One of Locke’s ongoing hopes is to facilitate the building of a teen center. He believes the Boise property could be a good site. Either way, it’s a project he plans to keep fighting for.

“Our youth are important to us,” he said. “Right now they don’t have a lot to do in this city.”

Mayor Peterson wants to spur

economic growth

St. Helens Mayor Randy Peterson has been on the job for nearly nine years and is running unopposed this year.

“I just enjoy it,” he said. “I think that I’m doing a good job and I want to continue doing it.”

The former firefighter is ready to admit that the city has been going through hard economic times in recent years, but he believes that, under his leadership, service to citizens has not suffered as a result.

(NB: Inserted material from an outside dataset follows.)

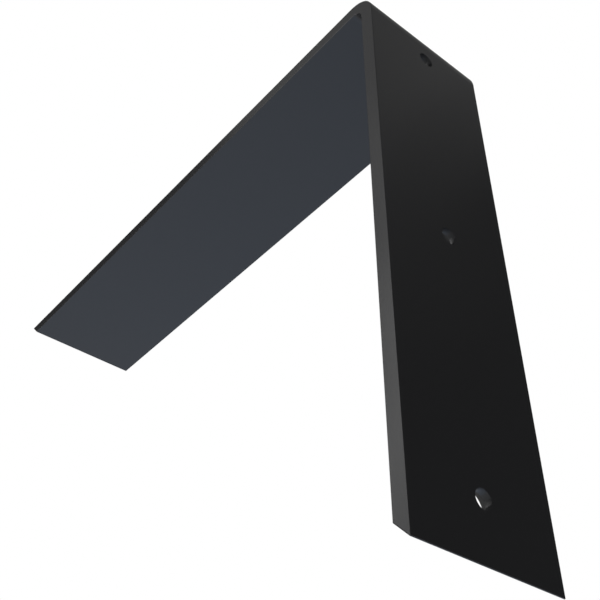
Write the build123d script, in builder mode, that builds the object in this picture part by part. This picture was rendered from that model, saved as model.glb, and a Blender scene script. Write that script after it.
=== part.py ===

“I think we were able to restructure some things and do some things where service was not compromised,” he said. For example, actions they took early on with personnel and budget planning saved the city from needing to take furlough days, he said.

“It would have been easy to just lay a bunch of people off and cut departments and programs.”

That said, “the budget is the priority at the moment,” Peterson added. He said it is important for the city council to work with city departments to find alternative revenue streams.

“The mayor’s position in St. Helens is a position to provide leadership and direction,” he said.

When former city administrator Chad Olsen announced he was leaving earlier this year, Peterson stepped in and pulled double duty, acting as interim city administrator while continuing in his role as mayor.

With that position now filled, Peterson hopes to redirect his energies as mayor to provide leadership in the issue of economic growth.

“In the last few years we haven’t grown too much,” he said, referring to commercial business and residence options.

The steady decline of major employers such as Boise Inc., which recently announced it will cease paper mill operations at the end of the year, is another setback the city will need to address, Peterson said.